• Work required:
Could you output each line of the data that follows exactly?
⁂
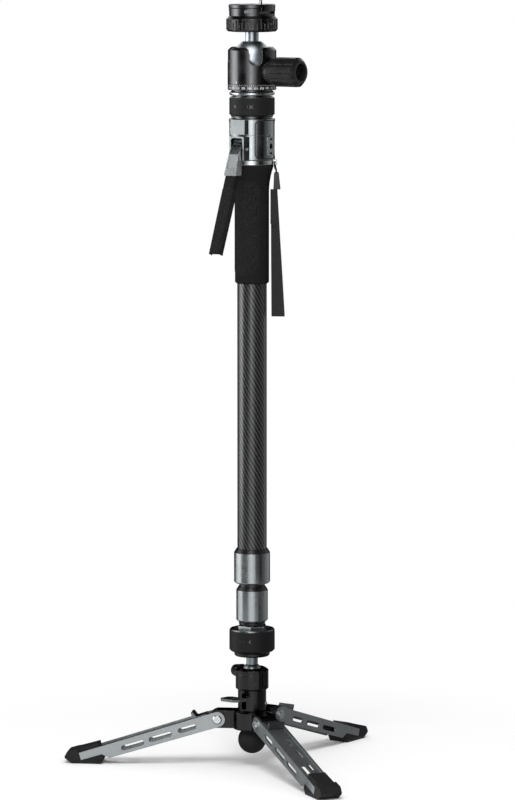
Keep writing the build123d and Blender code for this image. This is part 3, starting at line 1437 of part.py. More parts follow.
screw_top_wall = camera_screw_travel + camera_head_height + 2 * camera_screw_lift
with BuildPart() as camera_plate:
    with BuildSketch(Plane.XY.offset(plate_rim_bottom)):
        Circle(plate_radius)
    extrude(amount=plate_rim_height)
    chamfer(camera_plate.edges().group_by(Axis.Z)[-1], length=plate_edge)
    with BuildSketch(Plane.YZ):
        for way in (1, -1):
            with Locations((way * (dovetail_neck_half_width + plate_radius / 2),
                            plate_wing_bottom - plate_rim_height / 2)):
                Rectangle(plate_radius, plate_rim_height)
    extrude(amount=plate_radius + overrun, both=True, mode=Mode.SUBTRACT)
    with BuildSketch(Plane.YZ):
        with BuildLine():
            Polyline(
                (-dovetail_foot_half_width, dovetail_bottom), (dovetail_foot_half_width, dovetail_bottom),
                (dovetail_foot_half_width, dovetail_bottom + dovetail_foot_height),
                (dovetail_neck_half_width, plate_rim_bottom), (-dovetail_neck_half_width, plate_rim_bottom),
                (-dovetail_foot_half_width, dovetail_bottom + dovetail_foot_height), close=True,
            )
        make_face()
    extrude(amount=dovetail_half_length, both=True)
    # The camera screw's counterbore and the twist pin's
    ring(camera_head_radius + running_gap, 0, dovetail_bottom - overrun, dovetail_bottom + screw_top_wall,
         mode=Mode.SUBTRACT)
    ring(camera_hole_radius, 0, dovetail_bottom, plate_top + overrun, mode=Mode.SUBTRACT)
    with BuildSketch(Plane.XY.offset(dovetail_bottom)):
        with Locations((twist_pin_offset, 0)):
            Circle(twist_collar_radius + part_gap)
    extrude(amount=screw_top_wall, mode=Mode.SUBTRACT)
    with BuildSketch(Plane.XY.offset(dovetail_bottom)):
        with Locations((twist_pin_offset, 0)):
            Circle(twist_pin_radius + running_gap)
    extrude(amount=plate_top, mode=Mode.SUBTRACT)

screw_bottom = dovetail_bottom + camera_screw_lift
with BuildPart() as camera_screw:
    ring(camera_head_radius, 0, screw_bottom, screw_bottom + camera_head_height)
    ring(camera_neck_radius, 0, screw_bottom, plate_top - camera_screw_lift - camera_thread_radius)
    edged_ring(camera_thread_radius, 0, screw_bottom + camera_head_height + camera_neck_height,
               plate_top - camera_screw_lift, edge_break)
    with BuildSketch(Plane.XY.offset(screw_bottom)):
        Rectangle(2 * camera_head_radius + overrun, camera_slot_width)
    extrude(amount=camera_slot_depth, mode=Mode.SUBTRACT)

collar_top = dovetail_bottom + screw_top_wall - running_gap
with BuildPart() as twist_pin:
    with BuildSketch(Plane.XY.offset(collar_top - twist_collar_height)):
        with Locations((twist_pin_offset, 0)):
            Circle(twist_collar_radius)
    extrude(amount=twist_collar_height)
    with BuildSketch(Plane.XY.offset(collar_top - twist_collar_height)):
        with Locations((twist_pin_offset, 0)):
            Circle(twist_pin_radius)
    extrude(amount=plate_top + twist_pin_rise - collar_top + twist_collar_height)
    chamfer(twist_pin.edges().group_by(Axis.Z)[-1], length=twist_pin_bevel)

pieces = {
    "camera_plate": camera_plate, "camera_screw": camera_screw, "twist_pin": twist_pin,
    "clamp_base": clamp_base, "clamp_jaw": clamp_jaw, "clamp_ring": clamp_ring, "clamp_latch": clamp_latch,
    "ball_stem": ball_stem, "head_housing": head_housing, "brake_shoe": brake_shoe, "lock_knob": lock_knob,
    "scale_ring": scale_ring, "head_disc": head_disc, "head_socket": head_socket, "head_lock_ring": head_lock_ring,
    "housing_upper": housing_upper, "housing_lower": housing_lower, "accessory_plate": accessory_plate,
    "lever_bracket": lever_bracket, "lever_grip": lever_grip, "lever_pin": lever_pin, "release_rod": release_rod,
    "strap_ring": strap_ring, "strap_cord": strap_cord, "strap_buckle": strap_buckle,
    "strap_webbing": strap_webbing, "grip_sleeve": grip_sleeve, "upper_tube": upper_tube,
    "upper_collar": upper_collar, "upper_collar_cap": upper_collar_cap, "middle_tube": middle_tube,
    "middle_plug": middle_plug, "lower_collar": lower_collar, "lower_collar_caps": lower_collar_caps,
    "lower_tube": lower_tube, "lower_plug": lower_plug, "column_foot": column_foot, "foot_ring": foot_ring,
    "pan_flange": pan_flange, "base_ball_stem": base_ball_stem, "ball_seat": ball_seat, "base_head": base_head,
    "clamp_knob": clamp_knob, "base_column": base_column, "brake_plunger": brake_plunger, "pedal": pedal,
    "pedal_pin": pedal_pin, "hub": hub, "ball_foot": ball_foot, "leg_bolts": leg_bolts,
}
solids = {name: piece.part for name, piece in pieces.items()}
for letter, azimuth in leg_azimuths.items():
    solids[f"leg_channel_{letter}"] = leg_channel.part.rotate(Axis.Z, azimuth)
    solids[f"leg_boot_{letter}"] = leg_boot.part.rotate(Axis.Z, azimuth)
    solids[f"leg_lock_{letter}"] = leg_lock.part.rotate(Axis.Z, azimuth)

os.makedirs("parts", exist_ok=True)
for name, solid in solids.items():
    solid.label = name
    export_step(solid, f"parts/{name}.step")
print(len(solids), "pieces, leg slope", round(leg_slope, 2), "degrees")
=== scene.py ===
"""Dresses the camera monopod: the finish of every piece, its marks, its pads and its wrist strap.

Metres, +Z up, in the frame that the CAD part was packed in. The release lever faces -Y and the
lock knob +X. A direction round the column is an azimuth, turned from +X towards +Y.
"""
import json
import logging
from dataclasses import dataclass, field, replace
from enum import Enum
from math import cos, pi, radians, sin
from typing import Callable, ClassVar, Optional

import bpy
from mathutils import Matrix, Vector

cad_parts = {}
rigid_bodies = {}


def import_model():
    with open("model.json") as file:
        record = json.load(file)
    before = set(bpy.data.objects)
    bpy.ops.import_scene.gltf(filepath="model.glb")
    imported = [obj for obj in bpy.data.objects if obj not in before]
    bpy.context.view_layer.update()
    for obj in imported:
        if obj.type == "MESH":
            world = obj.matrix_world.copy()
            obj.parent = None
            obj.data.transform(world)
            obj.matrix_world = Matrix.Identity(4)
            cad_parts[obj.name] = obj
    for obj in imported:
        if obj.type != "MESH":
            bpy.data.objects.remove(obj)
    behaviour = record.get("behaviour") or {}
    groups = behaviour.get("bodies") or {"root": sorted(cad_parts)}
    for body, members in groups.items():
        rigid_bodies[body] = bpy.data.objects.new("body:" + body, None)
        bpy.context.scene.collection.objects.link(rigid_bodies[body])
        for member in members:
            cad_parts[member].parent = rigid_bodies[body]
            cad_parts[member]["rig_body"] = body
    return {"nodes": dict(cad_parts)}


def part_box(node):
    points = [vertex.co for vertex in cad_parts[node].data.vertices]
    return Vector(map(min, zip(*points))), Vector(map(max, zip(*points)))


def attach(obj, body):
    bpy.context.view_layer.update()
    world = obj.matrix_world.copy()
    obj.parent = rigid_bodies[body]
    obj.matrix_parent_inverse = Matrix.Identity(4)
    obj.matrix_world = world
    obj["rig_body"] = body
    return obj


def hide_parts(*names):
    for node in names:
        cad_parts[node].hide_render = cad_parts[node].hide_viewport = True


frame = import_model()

log = logging.getLogger("monopod")

Colour = tuple[float, float, float]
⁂
• Result for this exercise:
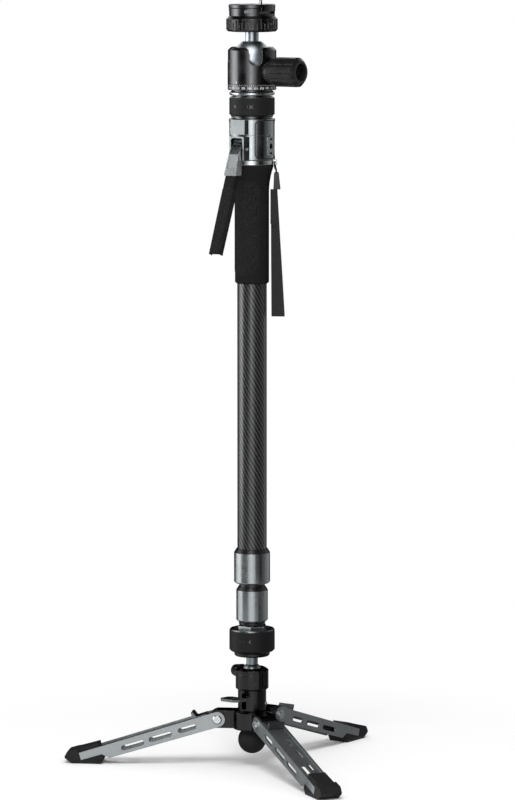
Keep writing the build123d and Blender code for this image. This is part 3, starting at line 1437 of part.py. More parts follow.
screw_top_wall = camera_screw_travel + camera_head_height + 2 * camera_screw_lift
with BuildPart() as camera_plate:
    with BuildSketch(Plane.XY.offset(plate_rim_bottom)):
        Circle(plate_radius)
    extrude(amount=plate_rim_height)
    chamfer(camera_plate.edges().group_by(Axis.Z)[-1], length=plate_edge)
    with BuildSketch(Plane.YZ):
        for way in (1, -1):
            with Locations((way * (dovetail_neck_half_width + plate_radius / 2),
                            plate_wing_bottom - plate_rim_height / 2)):
                Rectangle(plate_radius, plate_rim_height)
    extrude(amount=plate_radius + overrun, both=True, mode=Mode.SUBTRACT)
    with BuildSketch(Plane.YZ):
        with BuildLine():
            Polyline(
                (-dovetail_foot_half_width, dovetail_bottom), (dovetail_foot_half_width, dovetail_bottom),
                (dovetail_foot_half_width, dovetail_bottom + dovetail_foot_height),
                (dovetail_neck_half_width, plate_rim_bottom), (-dovetail_neck_half_width, plate_rim_bottom),
                (-dovetail_foot_half_width, dovetail_bottom + dovetail_foot_height), close=True,
            )
        make_face()
    extrude(amount=dovetail_half_length, both=True)
    # The camera screw's counterbore and the twist pin's
    ring(camera_head_radius + running_gap, 0, dovetail_bottom - overrun, dovetail_bottom + screw_top_wall,
         mode=Mode.SUBTRACT)
    ring(camera_hole_radius, 0, dovetail_bottom, plate_top + overrun, mode=Mode.SUBTRACT)
    with BuildSketch(Plane.XY.offset(dovetail_bottom)):
        with Locations((twist_pin_offset, 0)):
            Circle(twist_collar_radius + part_gap)
    extrude(amount=screw_top_wall, mode=Mode.SUBTRACT)
    with BuildSketch(Plane.XY.offset(dovetail_bottom)):
        with Locations((twist_pin_offset, 0)):
            Circle(twist_pin_radius + running_gap)
    extrude(amount=plate_top, mode=Mode.SUBTRACT)

screw_bottom = dovetail_bottom + camera_screw_lift
with BuildPart() as camera_screw:
    ring(camera_head_radius, 0, screw_bottom, screw_bottom + camera_head_height)
    ring(camera_neck_radius, 0, screw_bottom, plate_top - camera_screw_lift - camera_thread_radius)
    edged_ring(camera_thread_radius, 0, screw_bottom + camera_head_height + camera_neck_height,
               plate_top - camera_screw_lift, edge_break)
    with BuildSketch(Plane.XY.offset(screw_bottom)):
        Rectangle(2 * camera_head_radius + overrun, camera_slot_width)
    extrude(amount=camera_slot_depth, mode=Mode.SUBTRACT)

collar_top = dovetail_bottom + screw_top_wall - running_gap
with BuildPart() as twist_pin:
    with BuildSketch(Plane.XY.offset(collar_top - twist_collar_height)):
        with Locations((twist_pin_offset, 0)):
            Circle(twist_collar_radius)
    extrude(amount=twist_collar_height)
    with BuildSketch(Plane.XY.offset(collar_top - twist_collar_height)):
        with Locations((twist_pin_offset, 0)):
            Circle(twist_pin_radius)
    extrude(amount=plate_top + twist_pin_rise - collar_top + twist_collar_height)
    chamfer(twist_pin.edges().group_by(Axis.Z)[-1], length=twist_pin_bevel)

pieces = {
    "camera_plate": camera_plate, "camera_screw": camera_screw, "twist_pin": twist_pin,
    "clamp_base": clamp_base, "clamp_jaw": clamp_jaw, "clamp_ring": clamp_ring, "clamp_latch": clamp_latch,
    "ball_stem": ball_stem, "head_housing": head_housing, "brake_shoe": brake_shoe, "lock_knob": lock_knob,
    "scale_ring": scale_ring, "head_disc": head_disc, "head_socket": head_socket, "head_lock_ring": head_lock_ring,
    "housing_upper": housing_upper, "housing_lower": housing_lower, "accessory_plate": accessory_plate,
    "lever_bracket": lever_bracket, "lever_grip": lever_grip, "lever_pin": lever_pin, "release_rod": release_rod,
    "strap_ring": strap_ring, "strap_cord": strap_cord, "strap_buckle": strap_buckle,
    "strap_webbing": strap_webbing, "grip_sleeve": grip_sleeve, "upper_tube": upper_tube,
    "upper_collar": upper_collar, "upper_collar_cap": upper_collar_cap, "middle_tube": middle_tube,
    "middle_plug": middle_plug, "lower_collar": lower_collar, "lower_collar_caps": lower_collar_caps,
    "lower_tube": lower_tube, "lower_plug": lower_plug, "column_foot": column_foot, "foot_ring": foot_ring,
    "pan_flange": pan_flange, "base_ball_stem": base_ball_stem, "ball_seat": ball_seat, "base_head": base_head,
    "clamp_knob": clamp_knob, "base_column": base_column, "brake_plunger": brake_plunger, "pedal": pedal,
    "pedal_pin": pedal_pin, "hub": hub, "ball_foot": ball_foot, "leg_bolts": leg_bolts,
}
solids = {name: piece.part for name, piece in pieces.items()}
for letter, azimuth in leg_azimuths.items():
    solids[f"leg_channel_{letter}"] = leg_channel.part.rotate(Axis.Z, azimuth)
    solids[f"leg_boot_{letter}"] = leg_boot.part.rotate(Axis.Z, azimuth)
    solids[f"leg_lock_{letter}"] = leg_lock.part.rotate(Axis.Z, azimuth)

os.makedirs("parts", exist_ok=True)
for name, solid in solids.items():
    solid.label = name
    export_step(solid, f"parts/{name}.step")
print(len(solids), "pieces, leg slope", round(leg_slope, 2), "degrees")
=== scene.py ===
"""Dresses the camera monopod: the finish of every piece, its marks, its pads and its wrist strap.

Metres, +Z up, in the frame that the CAD part was packed in. The release lever faces -Y and the
lock knob +X. A direction round the column is an azimuth, turned from +X towards +Y.
"""
import json
import logging
from dataclasses import dataclass, field, replace
from enum import Enum
from math import cos, pi, radians, sin
from typing import Callable, ClassVar, Optional

import bpy
from mathutils import Matrix, Vector

cad_parts = {}
rigid_bodies = {}


def import_model():
    with open("model.json") as file:
        record = json.load(file)
    before = set(bpy.data.objects)
    bpy.ops.import_scene.gltf(filepath="model.glb")
    imported = [obj for obj in bpy.data.objects if obj not in before]
    bpy.context.view_layer.update()
    for obj in imported:
        if obj.type == "MESH":
            world = obj.matrix_world.copy()
            obj.parent = None
            obj.data.transform(world)
            obj.matrix_world = Matrix.Identity(4)
            cad_parts[obj.name] = obj
    for obj in imported:
        if obj.type != "MESH":
            bpy.data.objects.remove(obj)
    behaviour = record.get("behaviour") or {}
    groups = behaviour.get("bodies") or {"root": sorted(cad_parts)}
    for body, members in groups.items():
        rigid_bodies[body] = bpy.data.objects.new("body:" + body, None)
        bpy.context.scene.collection.objects.link(rigid_bodies[body])
        for member in members:
            cad_parts[member].parent = rigid_bodies[body]
            cad_parts[member]["rig_body"] = body
    return {"nodes": dict(cad_parts)}


def part_box(node):
    points = [vertex.co for vertex in cad_parts[node].data.vertices]
    return Vector(map(min, zip(*points))), Vector(map(max, zip(*points)))


def attach(obj, body):
    bpy.context.view_layer.update()
    world = obj.matrix_world.copy()
    obj.parent = rigid_bodies[body]
    obj.matrix_parent_inverse = Matrix.Identity(4)
    obj.matrix_world = world
    obj["rig_body"] = body
    return obj


def hide_parts(*names):
    for node in names:
        cad_parts[node].hide_render = cad_parts[node].hide_viewport = True


frame = import_model()

log = logging.getLogger("monopod")

Colour = tuple[float, float, float]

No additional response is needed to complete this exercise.